Each record below must be returned exactly as shown.
########################################
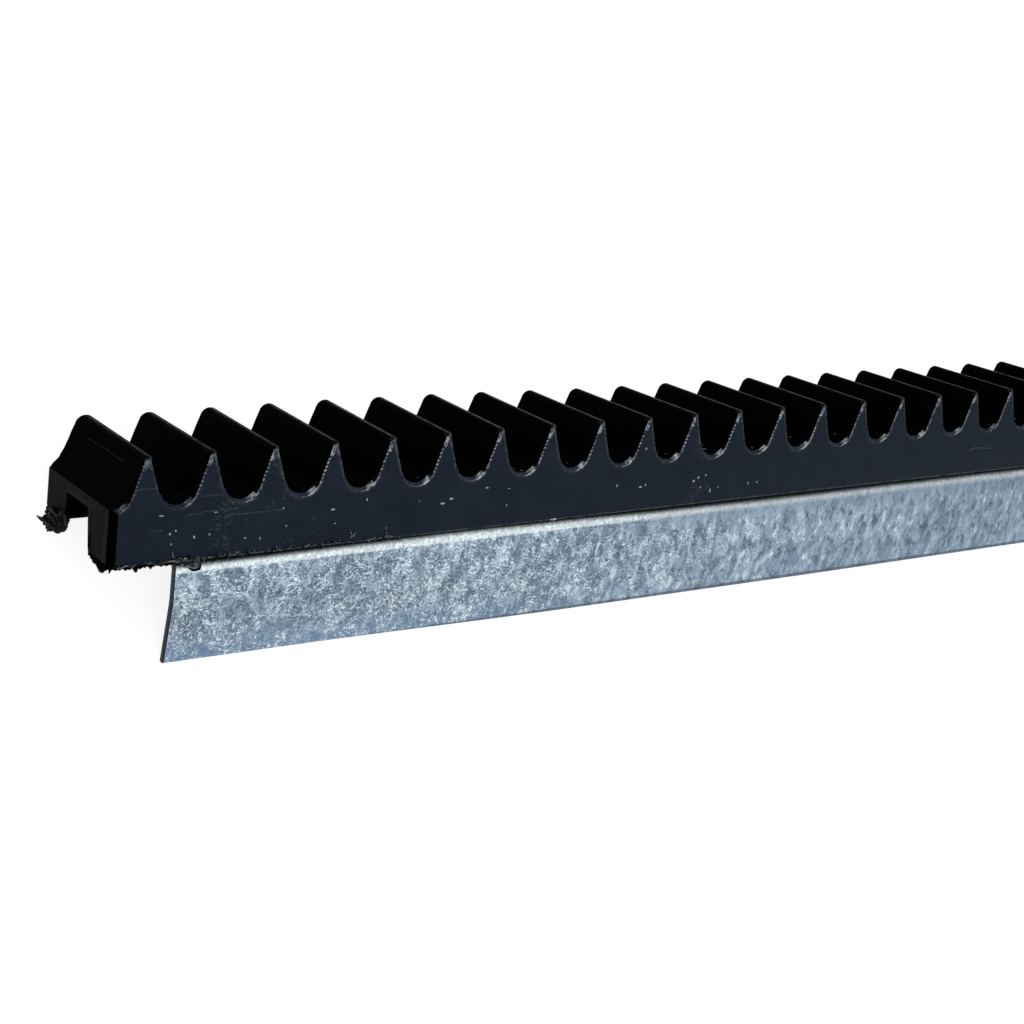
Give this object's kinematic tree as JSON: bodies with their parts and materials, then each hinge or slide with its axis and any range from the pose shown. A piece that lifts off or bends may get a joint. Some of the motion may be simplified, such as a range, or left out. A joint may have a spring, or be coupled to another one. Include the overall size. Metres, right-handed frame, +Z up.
{
  "type": "gear rack",
  "caption": "Straight length of sliding-gate gear rack: black plastic bar with cross teeth and an open channel below, on a folded galvanised steel strip.",
  "frame": {"origin": "bottom centre of the whole bar's box, on the level floor it lies on", "axes": "+X along the bar, towards the end furthest from the pictured one; +Z up; +Y to the back. The bar leans back 46.1 degrees about X, on the lower edge of its steel leg and the foot of its rear wall."},
  "size_m": [1.0052, 0.0444, 0.0293],
  "materials": {
    "black_plastic": "moulded, slightly scuffed",
    "galvanised_steel": "zinc coat with fine spangle"
  },
  "bodies": {
    "root": {"toothed_rack": "black_plastic", "steel_strip": "galvanised_steel"}
  },
  "joints": []
}
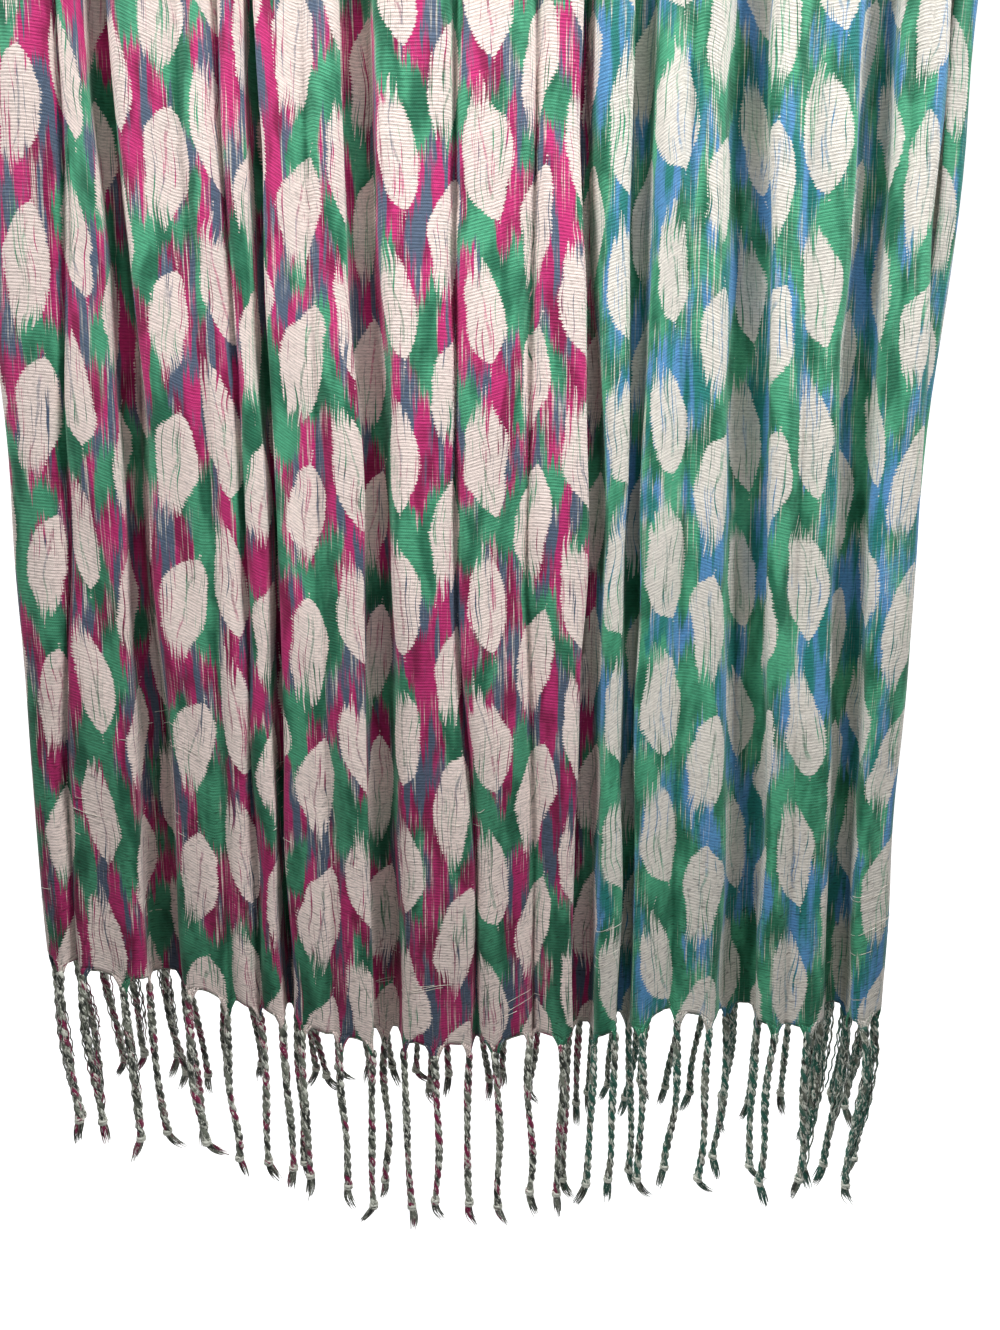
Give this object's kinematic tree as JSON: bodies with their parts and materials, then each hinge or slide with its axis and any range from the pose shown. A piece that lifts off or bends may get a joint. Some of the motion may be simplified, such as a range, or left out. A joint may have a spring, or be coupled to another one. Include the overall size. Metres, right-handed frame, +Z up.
{
  "type": "fringed scarf",
  "caption": "Light woven scarf with twisted tassel fringe, gathered in lengthwise folds and hung folded in half.",
  "frame": {"origin": "inside top of the fold-over, where the scarf bears on what it hangs from, at the middle of its width", "axes": "+Z up, +X to the right as the front fall is seen, the front fall faces -Y"},
  "size_m": [0.5006, 0.0641, 0.9267],
  "materials": {
    "printed_cloth": "light plain weave with a fine crosswise rib, printed on its outer face, matt with a faint sheen",
    "fringe_yarn": "two-ply twisted yarn, slightly shiny"
  },
  "bodies": {
    "root": {"cloth_front": "printed_cloth", "cloth_fold_over": "printed_cloth", "cloth_back": "printed_cloth", "fringe_front": "fringe_yarn", "fringe_back": "fringe_yarn"}
  },
  "joints": []
}
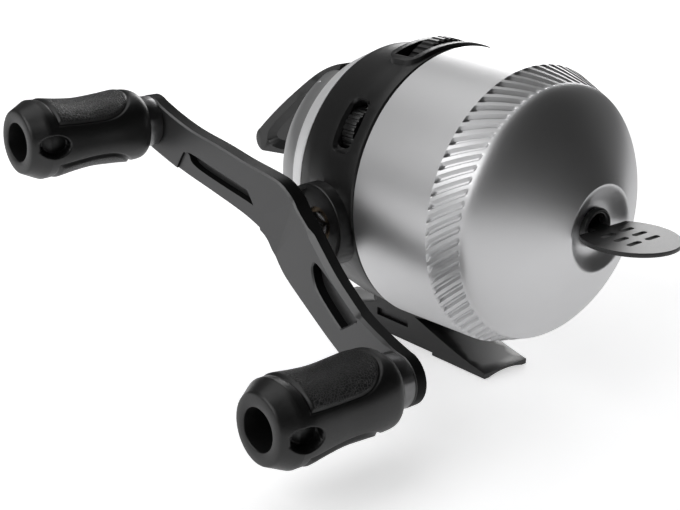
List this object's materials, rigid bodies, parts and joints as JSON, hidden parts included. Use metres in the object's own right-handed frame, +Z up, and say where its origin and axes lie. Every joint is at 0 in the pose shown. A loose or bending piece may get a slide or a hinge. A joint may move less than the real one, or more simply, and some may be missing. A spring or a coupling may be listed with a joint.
{
  "type": "spincast fishing reel",
  "caption": "Closed-face spincast fishing reel with a domed metal front cover, thumb button, paddle knobs on a double crank arm, drag dial, alert switch and a reel-seat foot.",
  "frame": {"origin": "centre of the flat underside of the foot, straight below the crank axis", "axes": "+Z up, away from the rod; -Y forward, along the line out of the nose; -X towards the crank handle"},
  "size_m": [0.126, 0.1299, 0.0779],
  "materials": {
    "silver_cover": "satin metallic",
    "rear_two_tone": "satin",
    "black_body": "satin",
    "black_trim": "satin",
    "arm_metal": "anodised satin",
    "soft_grip": "soft touch",
    "bright_metal": "satin",
    "guide_ring": "polished",
    "tag_plastic": "satin",
    "steel": "machined",
    "brass": "machined",
    "zinc": "die cast",
    "white_plastic": "moulded",
    "line": "clear nylon",
    "felt": "felt",
    "seal_rubber": "matt"
  },
  "bodies": {
    "root": {"frame": "black_body", "front_cover": "silver_cover", "line_guide": "guide_ring", "cover_seal": "seal_rubber", "reel_foot": "black_body", "foot_screws": "steel", "rear_cover": "rear_two_tone", "rear_cover_screws": "steel", "button_pin": "steel", "deck_plate": "zinc", "deck_screws": "steel", "pinion_bearings": "brass", "spool_clip": "steel", "crank_bushings": "brass", "anti_reverse_clutch": "steel", "clutch_rollers": "steel", "crank_port_cap": "black_trim", "shaft_spring": "steel"},
    "crank": {"crankshaft": "steel", "drive_gear": "zinc", "handle_arm": "arm_metal", "handle_screw": "steel", "knob_posts": "steel", "knob_collars": "bright_metal", "knob_screws": "steel"},
    "rear_knob": {"knob_rear": "soft_grip"},
    "front_knob": {"knob_front": "soft_grip"},
    "pinion": {"pinion_gear": "brass"},
    "spinner": {"center_shaft": "steel", "shaft_clip": "steel", "spinner_head": "zinc", "spinner_nut": "brass"},
    "pin_left": {"pickup_pin_left": "steel"},
    "pin_right": {"pickup_pin_right": "steel"},
    "spool_body": {"spool": "white_plastic", "line_winding": "line"},
    "button": {"thumb_button": "black_trim"},
    "dial": {"drag_dial": "black_trim"},
    "drag_plunger": {"drag_screw": "brass", "drag_pad": "felt"},
    "alert": {"alert_switch": "black_trim", "alert_clicker": "white_plastic"},
    "tag": {"line_tag": "tag_plastic"}
  },
  "joints": [
    {"name": "crank_turn", "type": "hinge", "parent": "root", "child": "crank", "pos_m": [-0.03, 0, 0.03625], "axis": [1, 0, 0], "continuous": true},
    {"name": "rear_knob_spin", "type": "hinge", "parent": "crank", "child": "rear_knob", "pos_m": [-0.07, 0.0453, 0.05492], "axis": [1, 0, 0], "continuous": true},
    {"name": "front_knob_spin", "type": "hinge", "parent": "crank", "child": "front_knob", "pos_m": [-0.07, -0.0453, 0.01758], "axis": [1, 0, 0], "continuous": true},
    {"name": "pinion_turn", "type": "hinge", "parent": "root", "child": "pinion", "pos_m": [0, -0.03, 0.0431], "axis": [0, 1, 0], "continuous": true},
    {"name": "spinner_slide", "type": "slide", "parent": "pinion", "child": "spinner", "axis": [0, -1, 0], "range_m": [0, 0.00385], "deforming": ["shaft_spring"]},
    {"name": "left_pin_retract", "type": "slide", "parent": "spinner", "child": "pin_left", "axis": [1, 0, 0], "range_m": [0, 0.0026]},
    {"name": "right_pin_retract", "type": "slide", "parent": "spinner", "child": "pin_right", "axis": [-1, 0, 0], "range_m": [0, 0.0026]},
    {"name": "spool_turn", "type": "hinge", "parent": "root", "child": "spool_body", "pos_m": [0, -0.03, 0.0431], "axis": [0, 1, 0], "continuous": true},
    {"name": "thumb_press", "type": "hinge", "parent": "root", "child": "button", "pos_m": [0, 0.0205, 0.064], "axis": [-1, 0, 0], "range_deg": [0, 10.02]},
    {"name": "drag_dial_turn", "type": "hinge", "parent": "root", "child": "dial", "pos_m": [0, -0.0043, 0.0649], "axis": [0, -1, 0], "range_deg": [-150, 150]},
    {"name": "drag_plunger_feed", "type": "slide", "parent": "root", "child": "drag_plunger", "axis": [0, -1, 0], "range_m": [-0.00046, 0.00046]},
    {"name": "alert_switch_turn", "type": "hinge", "parent": "root", "child": "alert", "pos_m": [-0.02193, -0.0026, 0.05707], "axis": [0, -1, 0], "range_deg": [0, 24]},
    {"name": "line_tag_pull", "type": "slide", "parent": "root", "child": "tag", "axis": [0, -1, 0], "range_m": [0, 0.03]}
  ],
  "couplings": [
    {"joint": "pinion_turn", "follows": "crank_turn", "ratio": -3.6},
    {"joint": "thumb_press", "follows": "spinner_slide", "rad_per_m": 45.333},
    {"joint": "left_pin_retract", "follows": "spinner_slide", "ratio": 0.62338},
    {"joint": "right_pin_retract", "follows": "spinner_slide", "ratio": 0.62338},
    {"joint": "drag_plunger_feed", "follows": "drag_dial_turn", "m_per_rad": 0.00017189}
  ]
}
########################################
SOLUTION.
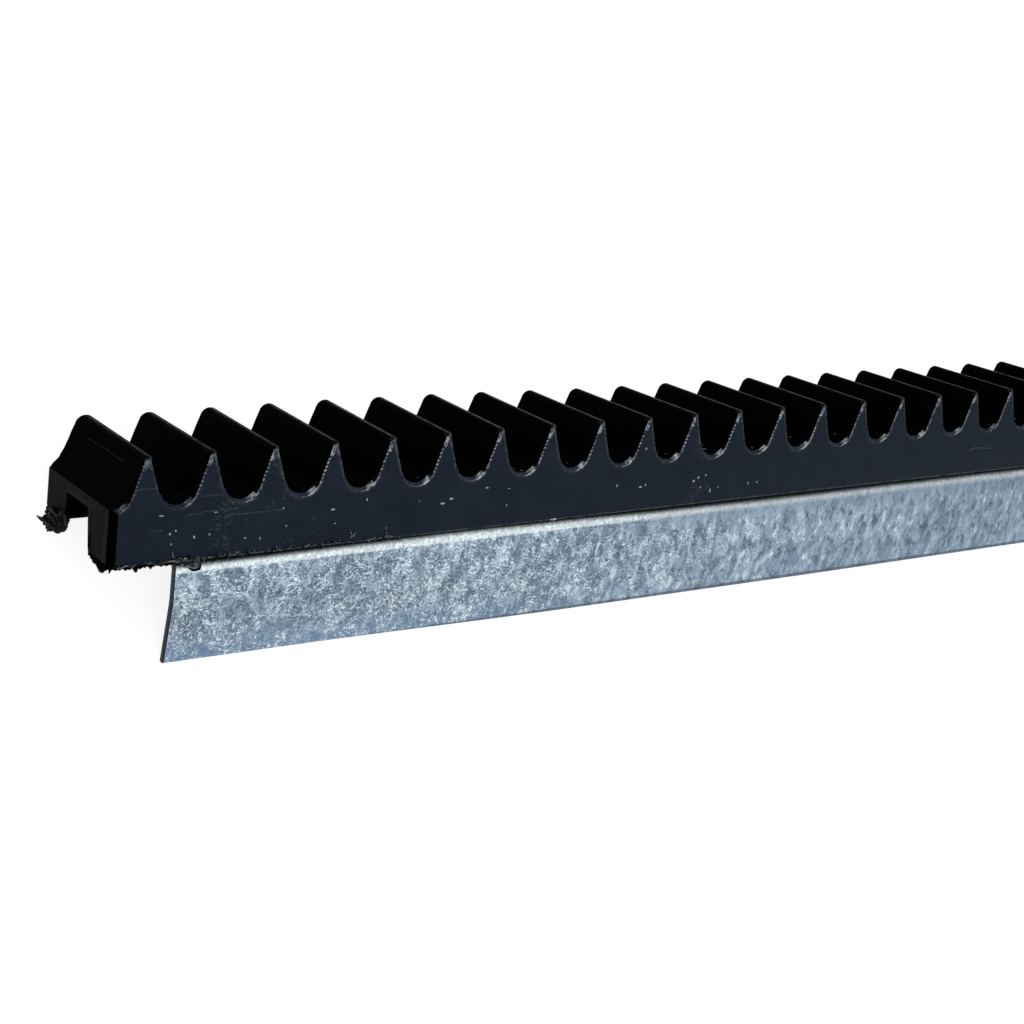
Give this object's kinematic tree as JSON: bodies with their parts and materials, then each hinge or slide with its axis and any range from the pose shown. A piece that lifts off or bends may get a joint. Some of the motion may be simplified, such as a range, or left out. A joint may have a spring, or be coupled to another one. Include the overall size. Metres, right-handed frame, +Z up.
{
  "type": "gear rack",
  "caption": "Straight length of sliding-gate gear rack: black plastic bar with cross teeth and an open channel below, on a folded galvanised steel strip.",
  "frame": {"origin": "bottom centre of the whole bar's box, on the level floor it lies on", "axes": "+X along the bar, towards the end furthest from the pictured one; +Z up; +Y to the back. The bar leans back 46.1 degrees about X, on the lower edge of its steel leg and the foot of its rear wall."},
  "size_m": [1.0052, 0.0444, 0.0293],
  "materials": {
    "black_plastic": "moulded, slightly scuffed",
    "galvanised_steel": "zinc coat with fine spangle"
  },
  "bodies": {
    "root": {"toothed_rack": "black_plastic", "steel_strip": "galvanised_steel"}
  },
  "joints": []
}
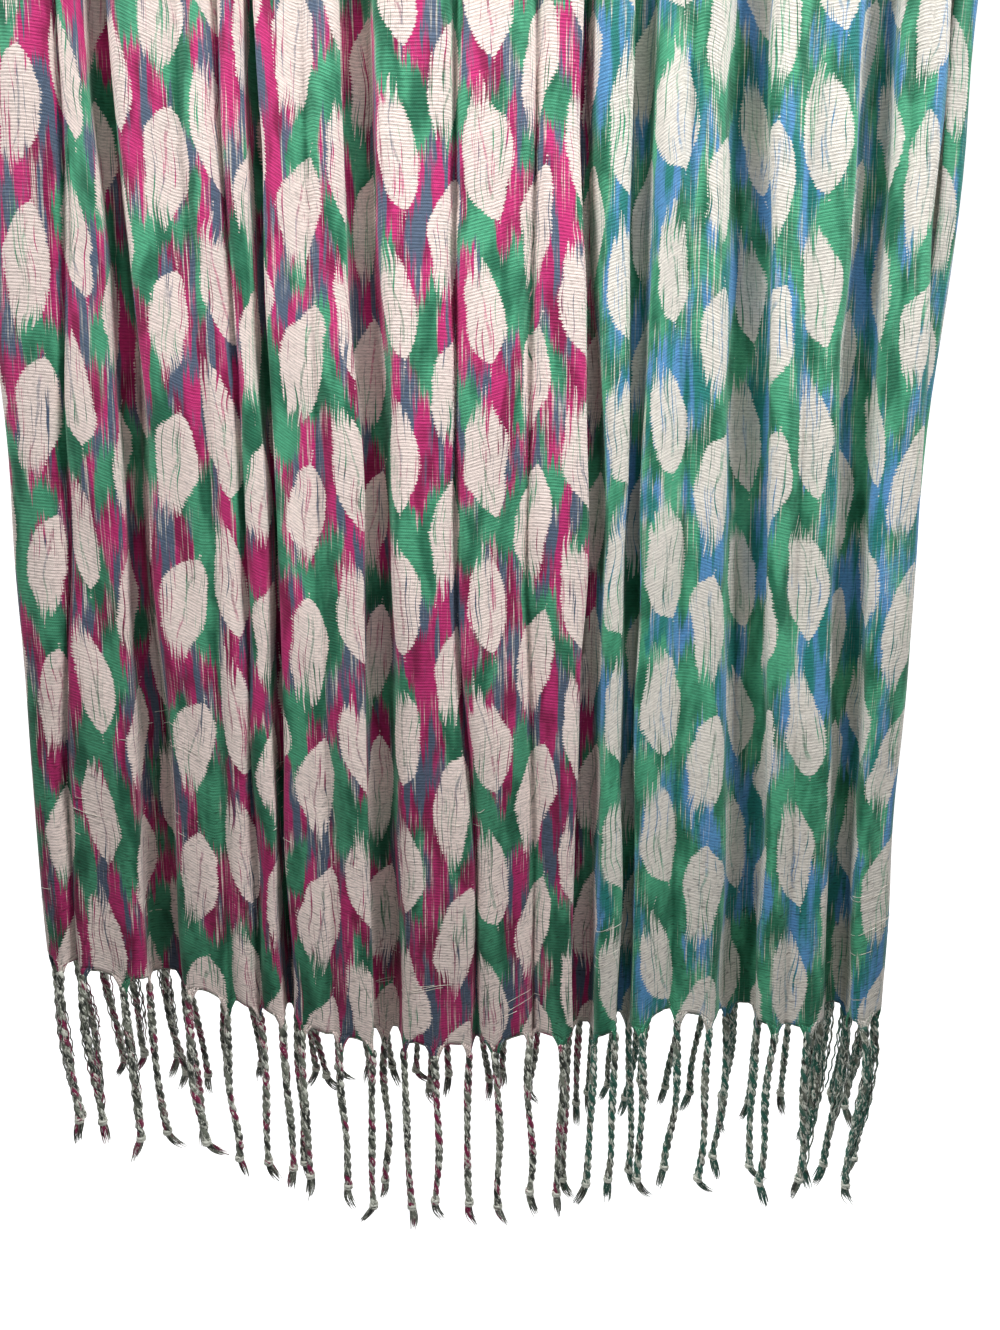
Give this object's kinematic tree as JSON: bodies with their parts and materials, then each hinge or slide with its axis and any range from the pose shown. A piece that lifts off or bends may get a joint. Some of the motion may be simplified, such as a range, or left out. A joint may have a spring, or be coupled to another one. Include the overall size. Metres, right-handed frame, +Z up.
{
  "type": "fringed scarf",
  "caption": "Light woven scarf with twisted tassel fringe, gathered in lengthwise folds and hung folded in half.",
  "frame": {"origin": "inside top of the fold-over, where the scarf bears on what it hangs from, at the middle of its width", "axes": "+Z up, +X to the right as the front fall is seen, the front fall faces -Y"},
  "size_m": [0.5006, 0.0641, 0.9267],
  "materials": {
    "printed_cloth": "light plain weave with a fine crosswise rib, printed on its outer face, matt with a faint sheen",
    "fringe_yarn": "two-ply twisted yarn, slightly shiny"
  },
  "bodies": {
    "root": {"cloth_front": "printed_cloth", "cloth_fold_over": "printed_cloth", "cloth_back": "printed_cloth", "fringe_front": "fringe_yarn", "fringe_back": "fringe_yarn"}
  },
  "joints": []
}
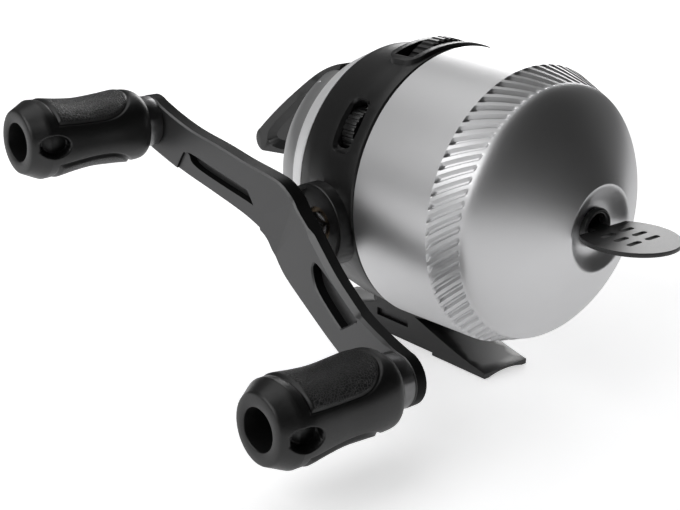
List this object's materials, rigid bodies, parts and joints as JSON, hidden parts included. Use metres in the object's own right-handed frame, +Z up, and say where its origin and axes lie. Every joint is at 0 in the pose shown. A loose or bending piece may get a slide or a hinge. A joint may move less than the real one, or more simply, and some may be missing. A spring or a coupling may be listed with a joint.
{
  "type": "spincast fishing reel",
  "caption": "Closed-face spincast fishing reel with a domed metal front cover, thumb button, paddle knobs on a double crank arm, drag dial, alert switch and a reel-seat foot.",
  "frame": {"origin": "centre of the flat underside of the foot, straight below the crank axis", "axes": "+Z up, away from the rod; -Y forward, along the line out of the nose; -X towards the crank handle"},
  "size_m": [0.126, 0.1299, 0.0779],
  "materials": {
    "silver_cover": "satin metallic",
    "rear_two_tone": "satin",
    "black_body": "satin",
    "black_trim": "satin",
    "arm_metal": "anodised satin",
    "soft_grip": "soft touch",
    "bright_metal": "satin",
    "guide_ring": "polished",
    "tag_plastic": "satin",
    "steel": "machined",
    "brass": "machined",
    "zinc": "die cast",
    "white_plastic": "moulded",
    "line": "clear nylon",
    "felt": "felt",
    "seal_rubber": "matt"
  },
  "bodies": {
    "root": {"frame": "black_body", "front_cover": "silver_cover", "line_guide": "guide_ring", "cover_seal": "seal_rubber", "reel_foot": "black_body", "foot_screws": "steel", "rear_cover": "rear_two_tone", "rear_cover_screws": "steel", "button_pin": "steel", "deck_plate": "zinc", "deck_screws": "steel", "pinion_bearings": "brass", "spool_clip": "steel", "crank_bushings": "brass", "anti_reverse_clutch": "steel", "clutch_rollers": "steel", "crank_port_cap": "black_trim", "shaft_spring": "steel"},
    "crank": {"crankshaft": "steel", "drive_gear": "zinc", "handle_arm": "arm_metal", "handle_screw": "steel", "knob_posts": "steel", "knob_collars": "bright_metal", "knob_screws": "steel"},
    "rear_knob": {"knob_rear": "soft_grip"},
    "front_knob": {"knob_front": "soft_grip"},
    "pinion": {"pinion_gear": "brass"},
    "spinner": {"center_shaft": "steel", "shaft_clip": "steel", "spinner_head": "zinc", "spinner_nut": "brass"},
    "pin_left": {"pickup_pin_left": "steel"},
    "pin_right": {"pickup_pin_right": "steel"},
    "spool_body": {"spool": "white_plastic", "line_winding": "line"},
    "button": {"thumb_button": "black_trim"},
    "dial": {"drag_dial": "black_trim"},
    "drag_plunger": {"drag_screw": "brass", "drag_pad": "felt"},
    "alert": {"alert_switch": "black_trim", "alert_clicker": "white_plastic"},
    "tag": {"line_tag": "tag_plastic"}
  },
  "joints": [
    {"name": "crank_turn", "type": "hinge", "parent": "root", "child": "crank", "pos_m": [-0.03, 0, 0.03625], "axis": [1, 0, 0], "continuous": true},
    {"name": "rear_knob_spin", "type": "hinge", "parent": "crank", "child": "rear_knob", "pos_m": [-0.07, 0.0453, 0.05492], "axis": [1, 0, 0], "continuous": true},
    {"name": "front_knob_spin", "type": "hinge", "parent": "crank", "child": "front_knob", "pos_m": [-0.07, -0.0453, 0.01758], "axis": [1, 0, 0], "continuous": true},
    {"name": "pinion_turn", "type": "hinge", "parent": "root", "child": "pinion", "pos_m": [0, -0.03, 0.0431], "axis": [0, 1, 0], "continuous": true},
    {"name": "spinner_slide", "type": "slide", "parent": "pinion", "child": "spinner", "axis": [0, -1, 0], "range_m": [0, 0.00385], "deforming": ["shaft_spring"]},
    {"name": "left_pin_retract", "type": "slide", "parent": "spinner", "child": "pin_left", "axis": [1, 0, 0], "range_m": [0, 0.0026]},
    {"name": "right_pin_retract", "type": "slide", "parent": "spinner", "child": "pin_right", "axis": [-1, 0, 0], "range_m": [0, 0.0026]},
    {"name": "spool_turn", "type": "hinge", "parent": "root", "child": "spool_body", "pos_m": [0, -0.03, 0.0431], "axis": [0, 1, 0], "continuous": true},
    {"name": "thumb_press", "type": "hinge", "parent": "root", "child": "button", "pos_m": [0, 0.0205, 0.064], "axis": [-1, 0, 0], "range_deg": [0, 10.02]},
    {"name": "drag_dial_turn", "type": "hinge", "parent": "root", "child": "dial", "pos_m": [0, -0.0043, 0.0649], "axis": [0, -1, 0], "range_deg": [-150, 150]},
    {"name": "drag_plunger_feed", "type": "slide", "parent": "root", "child": "drag_plunger", "axis": [0, -1, 0], "range_m": [-0.00046, 0.00046]},
    {"name": "alert_switch_turn", "type": "hinge", "parent": "root", "child": "alert", "pos_m": [-0.02193, -0.0026, 0.05707], "axis": [0, -1, 0], "range_deg": [0, 24]},
    {"name": "line_tag_pull", "type": "slide", "parent": "root", "child": "tag", "axis": [0, -1, 0], "range_m": [0, 0.03]}
  ],
  "couplings": [
    {"joint": "pinion_turn", "follows": "crank_turn", "ratio": -3.6},
    {"joint": "thumb_press", "follows": "spinner_slide", "rad_per_m": 45.333},
    {"joint": "left_pin_retract", "follows": "spinner_slide", "ratio": 0.62338},
    {"joint": "right_pin_retract", "follows": "spinner_slide", "ratio": 0.62338},
    {"joint": "drag_plunger_feed", "follows": "drag_dial_turn", "m_per_rad": 0.00017189}
  ]
}